Solid Snake says that to Raiden at the end of Metal Gear Solid 2. I think about it a lot. Being a pro wrestling fan and someone formerly in the business, the live theater built on the suspension of disbelief that wrestling provides is intoxicating and is in its purest form a testament to the power of a simple story told well. Whether Brodie Lee has played Katawa Shoujo or not is ultimately unimportant - what's important is that this simple story stuck with me and was associated with a pro wrestler Mandy already liked, and it was a small, silly part of our relationship that helped us grow closer. His death was devastating, but it's not like I ever knew Jon Huber personally. Nevertheless, his death meant the death of our secret joke, the death of a wrestler we watched and loved. We are affected in so many small ways by the tiniest little things, living in a world where we are interconnected and speaking to strangers at all times. Once upon a time, that wasn't such a scary proposition. Once upon a time, those little moments were something to be cherished. Do you think whoever made these posts would think they'd be remembered ten years later?

There's beauty in these little sparks. If magic exists, it's in stories like this.

One day, early last year, Mandy and I went to Target to look for movies.

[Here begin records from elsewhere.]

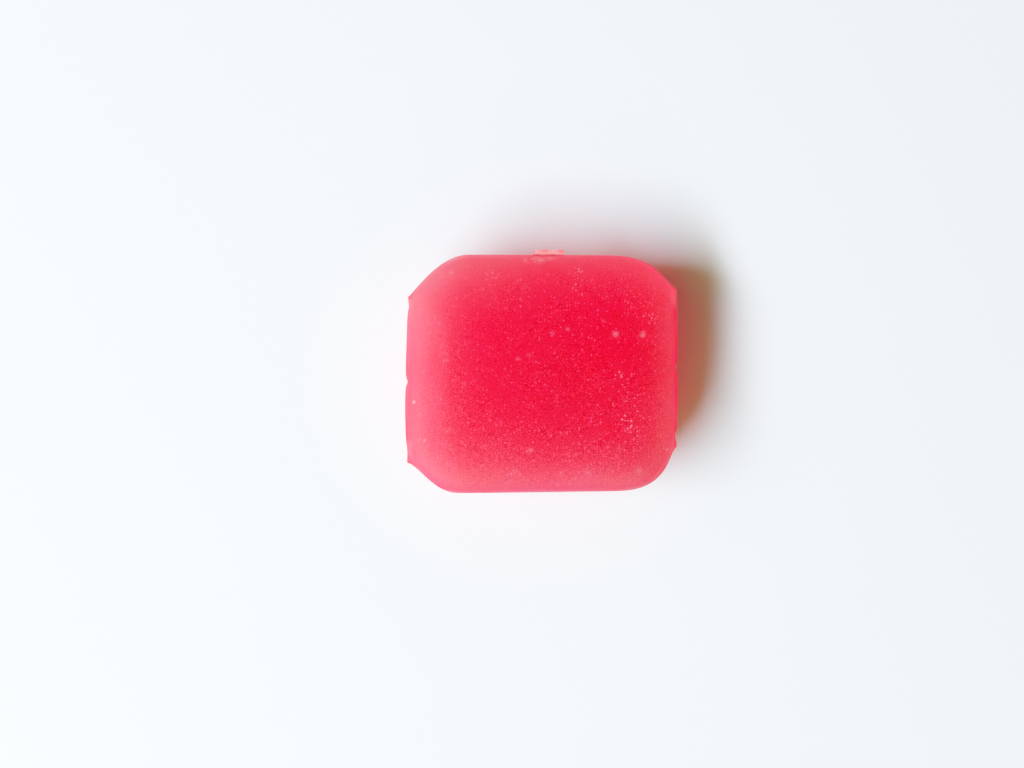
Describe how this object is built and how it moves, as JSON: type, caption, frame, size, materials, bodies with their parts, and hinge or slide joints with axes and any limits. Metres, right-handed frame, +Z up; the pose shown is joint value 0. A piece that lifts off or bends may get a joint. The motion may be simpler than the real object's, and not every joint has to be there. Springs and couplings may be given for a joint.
{
  "type": "mochi rice cake",
  "caption": "Soft rounded rectangular block of steamed mochi rice cake, with pillow-like ends, small corner ears at its seam and a short crumpled lip on the back.",
  "frame": {"origin": "centre of the bounding box, on the flat base", "axes": "+Z up, +X along the longer side, between the two pillow-like ends, +Y towards the back, which has the lip"},
  "size_m": [0.046, 0.0408, 0.0201],
  "materials": {
    "rice_cake": "moist satin, slightly translucent crimson pink, paler towards the edges"
  },
  "bodies": {
    "root": {"rice_cake": "rice_cake"}
  },
  "joints": []
}
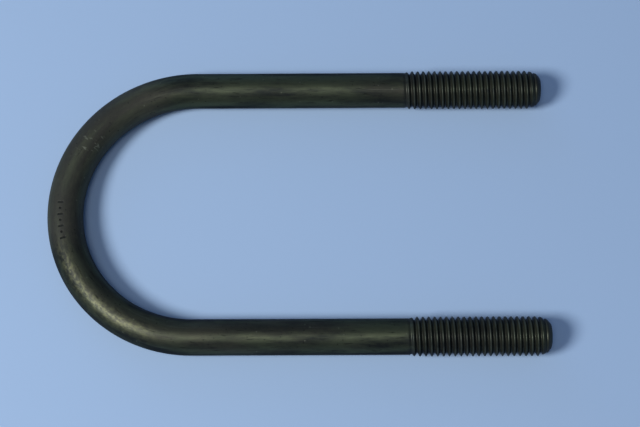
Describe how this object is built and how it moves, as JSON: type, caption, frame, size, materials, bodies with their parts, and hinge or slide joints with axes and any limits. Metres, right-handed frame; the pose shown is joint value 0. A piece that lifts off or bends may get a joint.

On our way out, we stopped by the toy aisle and saw they were selling AEW action figures. It all seemed to be wrestlers important in AEW's first year - Nyla Rose, Evil Uno, and Adam Page among them. But there, in the back, was a single figure of Mr. Brodie Lee.

We took him home. He's on our shelf in our living room, a constant reminder of his life and ours.

You can run on for a long time...

Rest in peace, Brodie Lee. I hope you're out there counting stars with Randy Savage.